What about his stuff permits him to achieve such impressive results against lefties? The 6-foot-7 right-hander appears to do an excellent job of angling his fastball inside against lefties and then getting them to chase his curveball down and in.

That Ranaudo has been so successful against lefties is a meaningful indicator of an ability to profile as a starting pitcher in the big leagues. He appears to have the stuff to beat hitters from both side of the plate, meaning that his impact on the game need not be limited to brief, leveraged stints out of the bullpen. Right now, given what he’s doing as a 23-year-old in Double-A (an age appropriate level), the 2010 supplemental first-rounder looks very much like a pitcher who can enter the big league starting depth equation by next year, if not this one.

— First baseman Travis Shaw went 2-for-4 with a triple. His first Double-A three-bagger came against a lefty; the left-handed hitting Shaw continues to perform well against southpaws. He has a .265/.403/.347 line against lefties, having walked the same number of times that he’s struck out against them (12 each).

— Catcher Matt Spring had a career game, going 4-for-4 with a double and homer. The 28-year-old, who has 561 games of pro experience, claimed his first career four-hit game.

— Shortstop Xander Bogaerts went 0-for-3 with a walk, reaching base in his 22nd straight game. He’s hitting .296/.382/.452.



— Shortstop Deven Marrero returned to the lineup for the first time since April 22, following a nearly three-week stint on the DL for a hamstring injury. The 2012 first-rounder went 1-for-4, with a line of .291/.391/.436 in 15 games.

— Outfielder Keury De La Cruz jumped on a first pitch and crushed it out to right field in the first inning for a two-run homer. De La Cruz quite likely possesses the most aggressive first-pitch swing in the Red Sox system, one on which he often appears to be coming out of his shoes, and it remained on ongoing fascinating to see how far the ball would travel if he ever made contact on a first pitch in spring training.  On Sunday, the answer became apparent when he went deep. He went 2-for-4 with his third homer of the year, and is now hitting .237/.279/.412.

— Second baseman Sean Coyle went 0-for-5, and is now 0-for-19 with two walks and seven strikeouts in his last five games. Though the 21-year-old continues to lead the league with nine homers, his average has plummeted to .242 with a .294 OBP … and a robust .586 slugging mark.

— Outfielder Brandon Jacobs is offering some indications of heating up. He went 1-for-3 with a double and walk, and he’s reached base multiple times in each of his last three games, going 4-for-11 with a double, two homers and two walks — albeit with five strikeouts.
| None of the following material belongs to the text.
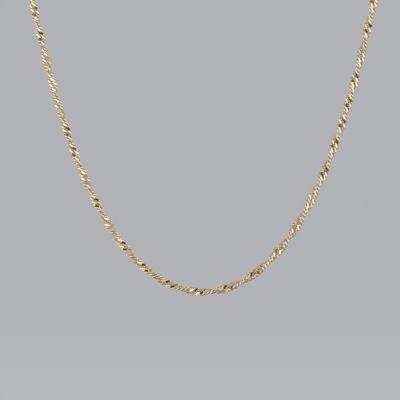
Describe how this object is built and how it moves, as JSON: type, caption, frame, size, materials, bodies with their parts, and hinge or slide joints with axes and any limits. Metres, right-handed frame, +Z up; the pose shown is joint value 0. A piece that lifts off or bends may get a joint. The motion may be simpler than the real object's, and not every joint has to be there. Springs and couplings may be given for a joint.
{
  "type": "twisted curb chain necklace",
  "caption": "Necklace of fine twisted curb chain in polished yellow gold, hanging in one long narrow drop and closed behind the neck by two jump rings and a round clasp.",
  "frame": {"origin": "the point at the nape where the back of the neck touches the jump rings, midway between the chain's two ends", "axes": "+Z up as worn, -Y from the nape to the front where the drop hangs, +X to the right of someone looking at the front; the necklace mirrors about X = 0 apart from the clasp"},
  "size_m": [0.1076, 0.1007, 0.1106],
  "materials": {
    "chain": "polished yellow gold, small flats cut bright across the links",
    "rings": "polished yellow gold",
    "clasp": "polished yellow gold"
  },
  "bodies": {
    "root": {"chain": "chain", "left_ring": "rings", "right_ring": "rings", "clasp": "clasp"}
  },
  "joints": []
}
— The Red Sox (unofficially) lead the world in undersized second baseman with surprising pop. Dustin Pedroia, of course, has a 21-homer season and three-homer game on his resume, belying his 5-foot-8 stature. Coyle has nine homers this year, and the Sox felt he had 20-30 homer potential in the big leagues when they drafted him, despite the fact that he stands just 5-foot-7. And now, Mookie Betts is joining them. The 20-year-old launched his fifth homer of the year and third in six games on Sunday, his only hit in a 1-for-5 game. He’s now hitting .229/.397/.429, with 10 of his 24 hits this year having gone for extra bases.

All five of Betts’ homers have come against righties. The right-handed hitter owns a .269/.448/.526 against righties, compared to .111/.226/.148 against lefties.

— Right-hander Pat Light, a supplemental first-rounder last year, got roughed up for eight runs on nine hits (including two homers) in just 3 1/3 innings. He walked three (matching a season high) and struck out three. In 21 innings this year, he’s given up three homers — the same number he permitted in 2012 in 101 1/3 innings for Monmouth.

One talent evaluator who saw him recently was surprised that opponents were getting such good swings against the 22-year-old, and suggested that the absence of a legitimate breaking ball at this early stage in his career has allowed opponents to hit him hard. Opponents are hitting .326 against him, and Light has permitted 21 runs (18 earned) in 21 innings with Greenville.